Besides learning to share in the decision-making, planning a house gives a newly formed stepfamily the opportunity to talk about family rituals and traditions, said Hudson, Mass., psychologist Patricia Papernow. For example, if you talk about the living room and then ask where a Christmas tree might go, each family has an opportunity to talk about how it celebrated Christmas in the past and how it could honor and combine these traditions in the new house. In talking about the dining room or the breakfast room, you have an opportunity to talk about everyday events like eating, and how you can have a blending of routines.

Logistically, bringing all the members of a stepfamily together for discussions and decisions may be difficult because the children are together only infrequently. The ones there full time may feel that ones there only part time should get less of a voice, but the psychologists said everyone should have an equal input in the things that the parents deem appropriate. "Weekender" children, who live most of the time with one parent, often feel marginalized when they stay with the other one. Including them in the planning and respecting their input will help them feel more connected to the new house and the new family, said Seattle psychologist Laura Kastner.

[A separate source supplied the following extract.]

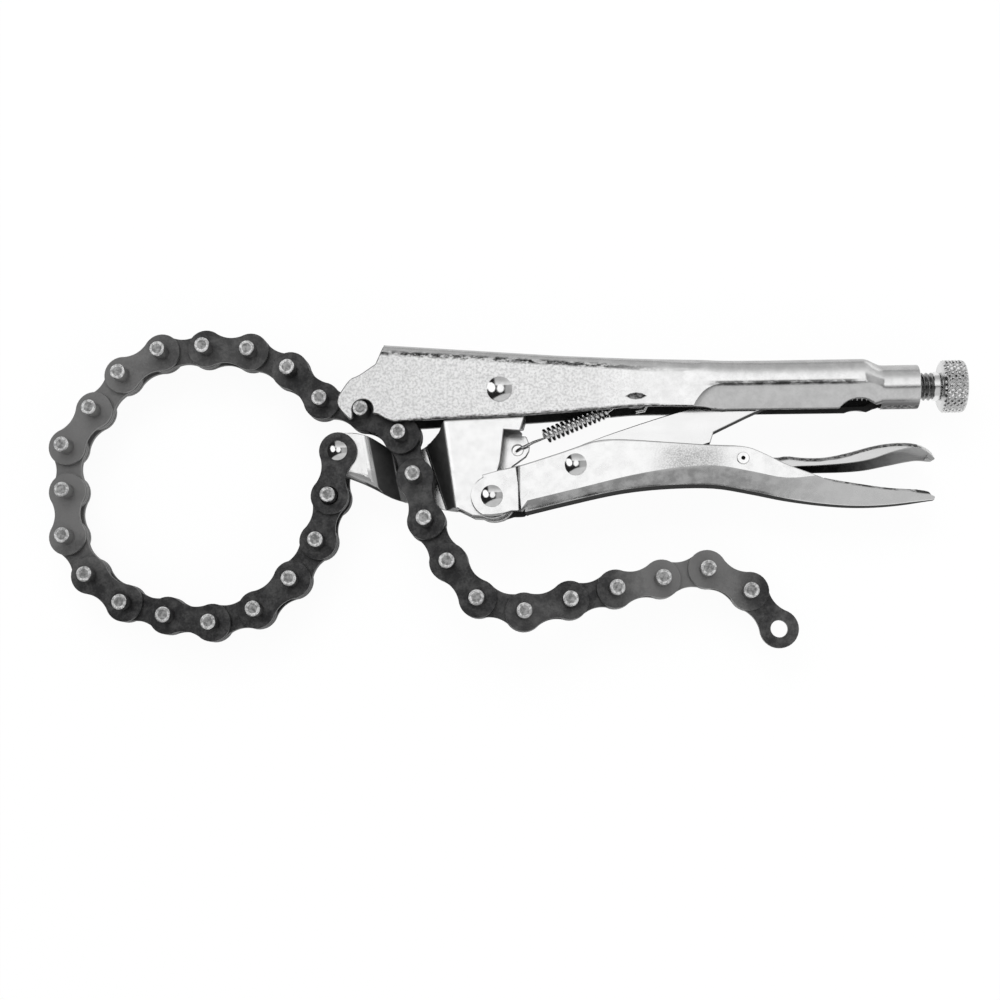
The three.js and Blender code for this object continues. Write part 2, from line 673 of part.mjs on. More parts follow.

This may begin to sound like a stepfamily's planning of a new house will lead to a family that is too child centered for some tastes. But the sobering fact about second marriages is that 60 percent of them fail, and most of the failures occur in families with kids, Wallerstein said. Anything you can do to make this enormous transition easier for the children involved will make it easier for you.

Some Helpful Books:

  • "What About the Kids? Raising Your Children Before, During and After Divorce," by Judith Wallerstein and Sandra Blakeslee, Hyperion, 2003.
  • "The Unexpected Legacy of Divorce," by Judith Wallerstein, Julia M. Lewis and Sandra Blakeslee, Hyperion, 2000.
  • "Becoming A Stepfamily: Patterns of Development in Remarried Families," by Patricia Papernow, Gestalt Institute of Cleveland Book Series, 1998.